Gioradno Bruno, 1st in series
2010 / ISBN 9780385531283
Historical Mystery / England-1583/Elizabethan
by L J Roberts
First Sentence: The outer door was thrown open with a crash
that resounded along the passage, and the floorboards shook with
the purposeful marching of several pairs of feet.
Philosopher and mathematician Giordano Bruno has come to Oxford,
supposedly to debate on the theories of Copernicus. However, Sir
Francis Walsingham, spymaster to Queen Elizabeth I, has sent him
to seek out Catholics who seek to assassinate the Queen. He did
not expect having to solve a series of murders where the victim
has been styled to represent a Catholic martyr.
For some reason, I had in my mind that this book would be slow
and the plot would drag. Oh, was I wrong. From the opening paragraph,
I was involved and wanted to know more.
Parris writes with wonderful detail; I repeatedly thought that
as I read. It was not that the detail distracted me, but it made
the story richer. The sense of place detail is often thought of
in broad, terms; here it was the small details of a room—I
particularly loved the description of the bookbinder’s room—or
setting; such as an almanac that contained both the prevalent calendar
and the new Georgian calendar mandated by the Church for use in
Catholic states, and of people. Then there was the historical detail.

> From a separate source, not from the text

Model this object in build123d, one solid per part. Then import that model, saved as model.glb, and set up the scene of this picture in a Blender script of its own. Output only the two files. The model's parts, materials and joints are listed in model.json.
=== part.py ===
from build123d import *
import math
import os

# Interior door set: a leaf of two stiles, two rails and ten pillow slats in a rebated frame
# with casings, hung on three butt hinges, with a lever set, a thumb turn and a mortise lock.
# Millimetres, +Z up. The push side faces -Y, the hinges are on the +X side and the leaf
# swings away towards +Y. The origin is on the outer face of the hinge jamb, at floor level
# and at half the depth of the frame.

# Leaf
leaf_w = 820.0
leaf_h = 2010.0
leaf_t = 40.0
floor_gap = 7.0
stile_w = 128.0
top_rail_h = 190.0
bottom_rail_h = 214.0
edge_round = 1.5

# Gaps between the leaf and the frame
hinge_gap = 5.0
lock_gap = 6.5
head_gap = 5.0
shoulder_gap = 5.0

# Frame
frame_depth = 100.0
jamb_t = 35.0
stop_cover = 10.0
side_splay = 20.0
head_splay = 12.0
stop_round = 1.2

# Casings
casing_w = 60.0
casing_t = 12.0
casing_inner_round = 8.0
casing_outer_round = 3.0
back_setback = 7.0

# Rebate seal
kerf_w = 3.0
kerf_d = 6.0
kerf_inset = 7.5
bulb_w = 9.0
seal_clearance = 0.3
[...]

This was a time of great turmoil between Rome and Protestant England,
where the books you read and/or the people with whom you associated
could lead to expulsion from England or death.

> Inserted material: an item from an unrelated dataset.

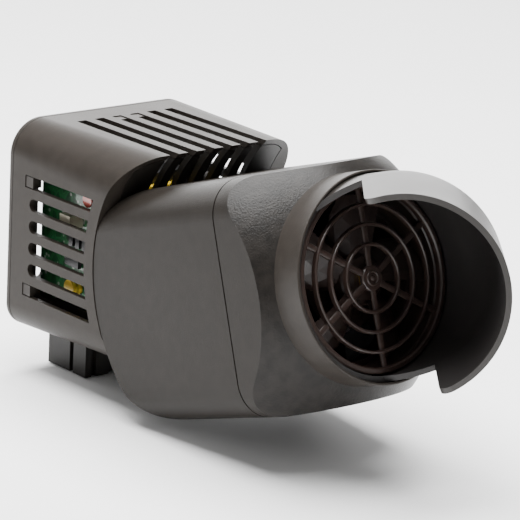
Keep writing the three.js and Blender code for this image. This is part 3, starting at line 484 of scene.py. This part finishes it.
def box_rings(rings):
    """The solid through the housing's outlines at each [inset, y], from front to rear."""
    verts, faces = [], []
    for inset, y in rings:
        verts += [(x, y, z) for x, z in box_section(inset, y)]
    count = len(verts) // len(rings)
    for k in range(len(rings) - 1):
        low, high = k * count, (k + 1) * count
        faces += [(low + i, low + (i + 1) % count, high + (i + 1) % count, high + i)
                  for i in range(count)]
    faces += [tuple(range(count))[::-1], tuple(range(len(verts) - count, len(verts)))]
    return mesh_from(verts, faces)


def box_block(inset, y0, y1):
    return box_rings([(inset, y0), (inset, y1)])


def about_axle(radius, half_width=50):
    return bar("x", radius, -half_width, half_width, PIVOT_Y, PIVOT_Z, 256)


def vent_xs():
    return [(i - (VENT_COUNT - 1) / 2) * VENT_PITCH for i in range(VENT_COUNT)]


def louvre_zs():
    return [LOUVRE_FIRST_Z - i * LOUVRE_PITCH for i in range(LOUVRE_COUNT)]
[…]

There are some very insightful statements made about religion and
the divisions and hatred it can cause and the effect its power and
instillation of fear has on people…”the way it makes
men believe they alone are right.”
The protagonist, Giordano Bruno, was a real, historical figure.
Normally, I am strongly opposed against using either actual figures
or iconic fictional characters created by others, as protagonists.

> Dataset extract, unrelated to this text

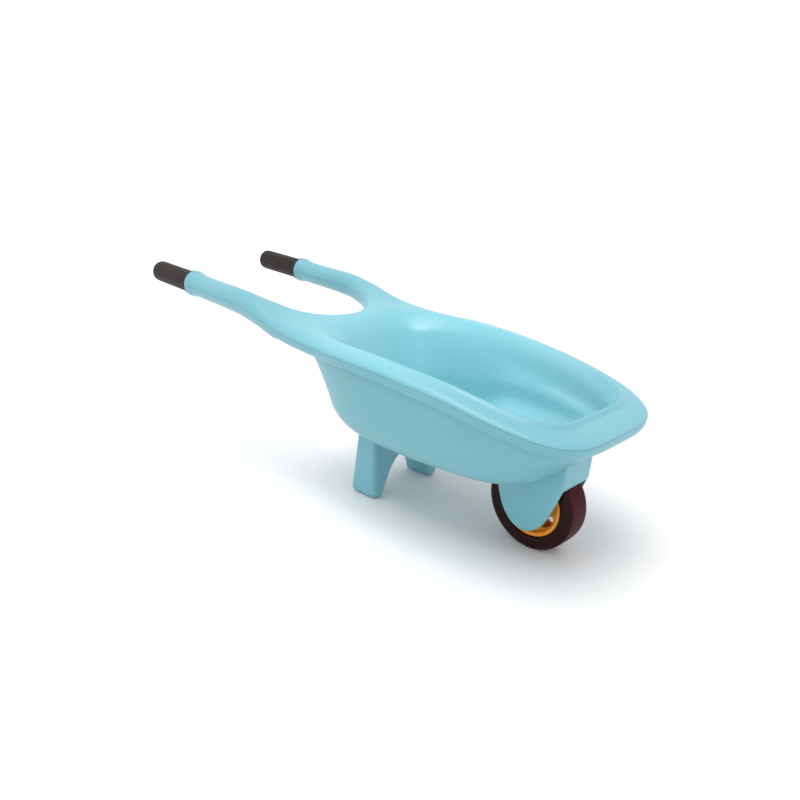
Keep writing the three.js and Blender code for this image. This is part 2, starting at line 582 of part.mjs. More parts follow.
SHELL_SCREWS.forEach(([x, y], i) => {
  const seat = underside(x, y) + RECESS - GAP;
  const length = overTop(x, y) - WALL / 2 - 3 - seat;
  const fastener = piece(barrow, `shell_screw_${i + 1}`, screw(length).rotateX(Math.PI), COLOURS.steel);
  fastener.position.set(x, y, seat);
});
FORK_SCREWS.forEach(([x, y], i) => {
  const seat = WELL.top - FORK.roof - 2 * GAP;
  piece(barrow, `fork_screw_${i + 1}`, screw(7.5).rotateX(Math.PI), COLOURS.steel).position.set(x, y, seat);
});
STAND_SCREWS.forEach(([x, y], i) => {
  const fastener = piece(barrow, `stand_screw_${i + 1}`, screw(PAD_Z - HULL_Z + 14), COLOURS.steel);
  fastener.position.set(x, y, PAD_Z + GAP);
});

for (const [name, y] of [["grip_right", -HANDLE_Y], ["grip_left", HANDLE_Y]]) {
  const sleeve = piece(barrow, name, grip(), COLOURS.grip);
  sleeve.position.set(COLLAR.x - 2 * GAP, y, seam(COLLAR.x));
  sleeve.rotation.set(0, GRIP_SLOPE, Math.PI / 2, "YXZ");
}

const wheel = new THREE.Group();
wheel.position.set(WHEEL.x, 0, WHEEL.r);
const rod = turned([[0, -AXLE.half], [AXLE.r, -AXLE.half], [AXLE.r, AXLE.half], [0, AXLE.half]], 24);
piece(barrow, "axle", rod, COLOURS.steel).position.copy(wheel.position);
for (const [name, way] of [["spacer_right", -1], ["spacer_left", 1]]) {
  const [from, to] = [HUB.half + GAP, FORK.inner - GAP].map((y) => way * y).sort((a, b) => a - b);
  const ring = turned([[HUB.bore, from], [HUB.r, from], [HUB.r, to], [HUB.bore, to], [HUB.bore, from]], 24);
  piece(barrow, name, ring, COLOURS.bush).position.copy(wheel.position);
}
piece(wheel, "tyre", tyre(), COLOURS.tyre);
piece(wheel, "rim_left", rimHalf(false), COLOURS.rim);
piece(wheel, "rim_right", rimHalf(true), COLOURS.rim).rotation.x = Math.PI;
piece(wheel, "hub_tube", turned([[HUB.bore, -HUB.half], [HUB.r, -HUB.half], [HUB.r, HUB.half],
  [HUB.bore, HUB.half], [HUB.bore, -HUB.half]], 24), COLOURS.steel);
RIM_SCREWS.forEach(([x, z], i) => {
  const fastener = piece(wheel, `rim_screw_${i + 1}`, screw(14).rotateX(-Math.PI / 2), COLOURS.steel);
  fastener.position.set(x, 11, z);
});
barrow.add(wheel);

export default barrow;
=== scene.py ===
"""A child's moulded plastic wheelbarrow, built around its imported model.

The body is two thin shells that meet along one seam. Their shapes are functions of two numbers:
how far round the body a point is, and how far in from the seam. The stand and the fork are
outlines carried across the barrow with rounded edges, and everything round is a turned profile.
Lengths inside the shape functions are millimetres, and a mesh is scaled to metres as it is made.
"""
import math

import bmesh
import bpy
import numpy as np
from mathutils import Matrix, Vector


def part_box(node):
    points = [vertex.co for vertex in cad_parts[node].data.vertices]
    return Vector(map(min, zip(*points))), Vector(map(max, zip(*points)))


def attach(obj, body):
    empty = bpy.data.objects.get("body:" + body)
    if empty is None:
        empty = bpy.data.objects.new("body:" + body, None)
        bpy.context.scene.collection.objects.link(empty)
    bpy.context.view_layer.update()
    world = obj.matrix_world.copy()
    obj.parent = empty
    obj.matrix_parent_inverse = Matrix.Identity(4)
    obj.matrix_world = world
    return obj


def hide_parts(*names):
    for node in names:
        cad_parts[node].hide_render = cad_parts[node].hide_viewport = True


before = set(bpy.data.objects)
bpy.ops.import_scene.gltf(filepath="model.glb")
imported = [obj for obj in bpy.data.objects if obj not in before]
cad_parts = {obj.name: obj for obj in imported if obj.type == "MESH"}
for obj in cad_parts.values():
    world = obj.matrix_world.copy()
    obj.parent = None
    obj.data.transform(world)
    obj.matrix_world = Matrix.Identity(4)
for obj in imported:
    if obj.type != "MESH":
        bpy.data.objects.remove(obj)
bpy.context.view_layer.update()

bl_info = {
    "name": "Toy wheelbarrow",
    "version": (1, 0, 0),
    "blender": (4, 5, 0),
    "location": "View3D > Sidebar > Barrow",
    "description": "Makes a child's plastic wheelbarrow, piece by piece",
    "category": "Add Mesh",
}

MM = 0.001
BODY, WHEEL_BODY = "barrow", "wheel"


def box_mm(node):
    """The lowest and highest corners of a node of the frame, in millimetres."""
    low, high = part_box(node)
    return np.array(low) / MM, np.array(high) / MM


# ---------------------------------------------------------------- sizes taken from the frame
TYRE_LOW, TYRE_HIGH = box_mm("tyre")
WHEEL_CENTRE = (TYRE_LOW + TYRE_HIGH) / 2
WHEEL_R = (TYRE_HIGH[2] - TYRE_LOW[2]) / 2
SHELL_HIGH = box_mm("tub_upper_shell")[1]
GRIP_LOW = box_mm("grip_left")[0]
FORK_LOW, FORK_HIGH = box_mm("wheel_fork")
STAND_LOW, STAND_HIGH = box_mm("leg_stand")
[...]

I must confess, I was not familiar with Bruno so, in this case,
it didn’t matter to me. However, in doing research on Bruno
and in spite of there being references to actual events, the character
still felt fictional; a good thing in this instance and he absolutely
held his own in the story. The other most interesting character
to me was Sophia Underhill, daughter of the rector. She was smart,
gutsy and privileged beyond what was normal for women of the time,
yet still subject to the prejudices and constraints of the time.
She was very well written.
Fortunately, the author did not attempt to write the dialogue in
the vernacular of the period. Even though there may have been anachronisms,
I did not notice any. I was too busy reading.
Finally, we come to the plot and the overall quality of writing.
The former I enjoyed. The story moved right along, there were no
significant slow spots; it was certainly suspenseful and gripping.
The quality of writing, however, suffered a bit. There were portents
and way too many large coincidences, almost to the point where I
started counting them.
I very much enjoyed “Heresy,” but don’t know
that I would read another book in the series.